New York – Robots are helping humans in a growing number of places – from archaeological sites to disaster zones to sewers.
The robots can gather data, squeeze into small spaces – even call an elevator.
But automation is expected to create 97 million new roles for humans in the future world of work, according to the World Economic Forum.
Workplace robots are often associated with pushing human workers out of their jobs.
But in numerous settings around the world, robots and related technology, like artificial intelligence, are helping humans with a range of work.
This includes jobs that are high-risk and complex and work in places where humans can’t go.
In the ancient Roman ruins of Pompeii, a robot dog called Spot has been enlisted to carry out safety patrols.
The four-legged robot can inspect “even the smallest of spaces in complete safety,” says the Archaeological Park of Pompeii, which looks after conservation for the site near Naples in Italy.
Spot will also help inspect underground tunnels dug by illegal relic hunters that are being uncovered around Pompeii. The city and around 20,000 people were buried when Mount Vesuvius erupted in AD79. The data Spot records will help his human colleagues manage the safety of the site and its workers.
In Zurich, Switzerland, a company called Swiss-Mile has developed a robot on four wheels that can speed up the delivery of goods in cities.
As well as being able to drive itself around, the “humanoid-quadruped transformer” can climb stairs and stand on its two back wheels. This means it can call an elevator, and “in future, grab packages and open doors,” the company says.
Deliveries typically get caught up in traffic as they near their destination. The idea is to let the robot handle these final mile delivery challenges in a faster, more energy-efficient way.
In Scotland, a big area of focus is the use of robotics and artificial intelligence in social care settings. An assisted living lab that looks like a real home has been created at the National Robotarium, a new centre for robotics and AI.
Scientists there are using robotics, AI and sensor technologies to carry out functions like monitoring long-term health conditions. Technology can also help people with tasks like making phone calls, switching on lights, opening doors and watching TV.
The aim is to help people live more independently, and also to give carers a break. Scotland has 1.1 million unpaid carers, the National Robotarium says, and a fifth of them say they haven’t had a break in more than five years.

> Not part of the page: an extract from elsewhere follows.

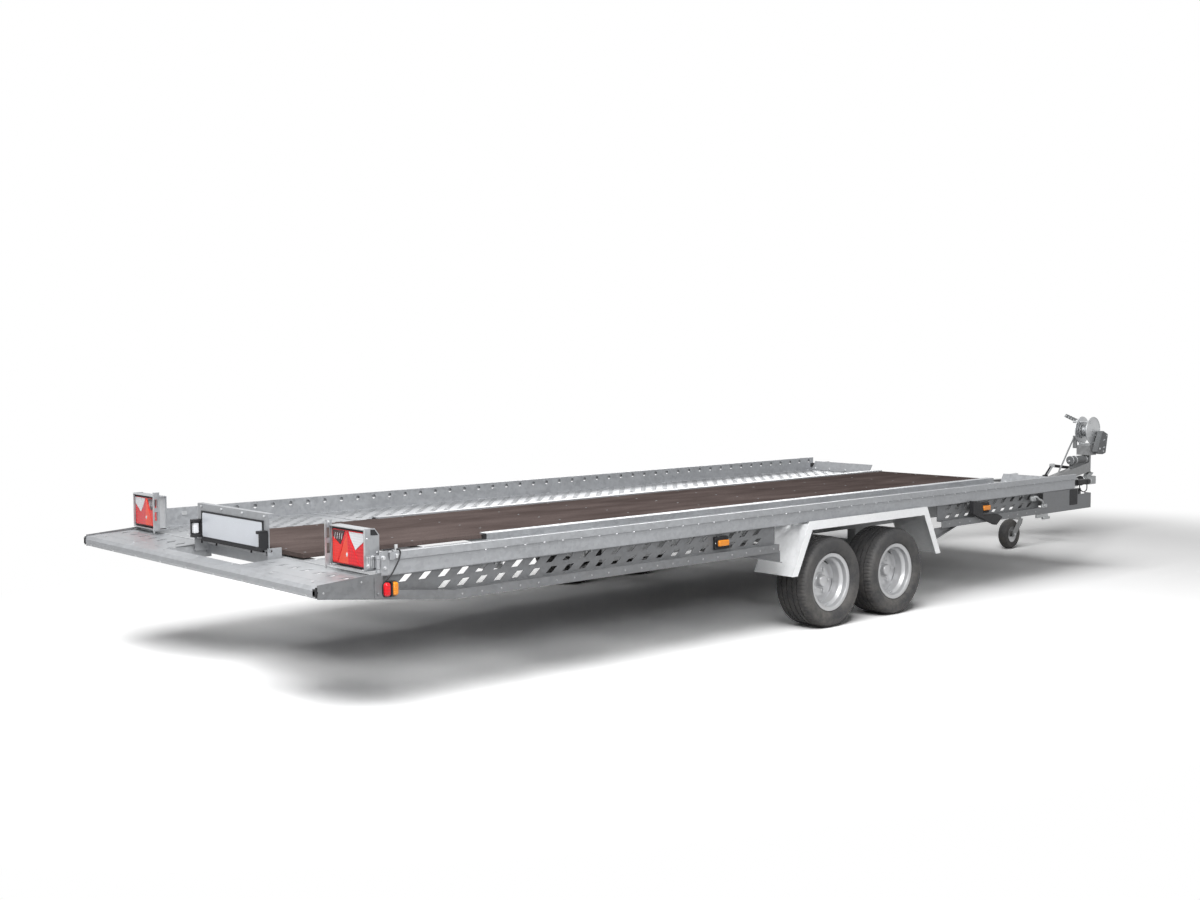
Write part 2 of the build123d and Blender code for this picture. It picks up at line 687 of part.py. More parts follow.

Assisted living robots could partner with carers in social care settings. Image: National Robotarium
In disaster zones that are hard to reach and a danger to life, robots provide invaluable support to human search and rescue teams.
These include rugged small vehicles with tracks, cameras and sensors that can search inside rubble and climb over obstacles. Teledyne FLIR, a sensing technology specialist based in Oregon in the United States, used robots like these in June 2021 when a tower block partially collapsed in the Miami suburb of Surfside in Florida.
In Japan, university teams are developing another type of search and rescue robot – a hose-like robot with a video camera called the Active Scope Camera that can search inside collapsed buildings. Drones also help search and rescue teams see disaster sites from above.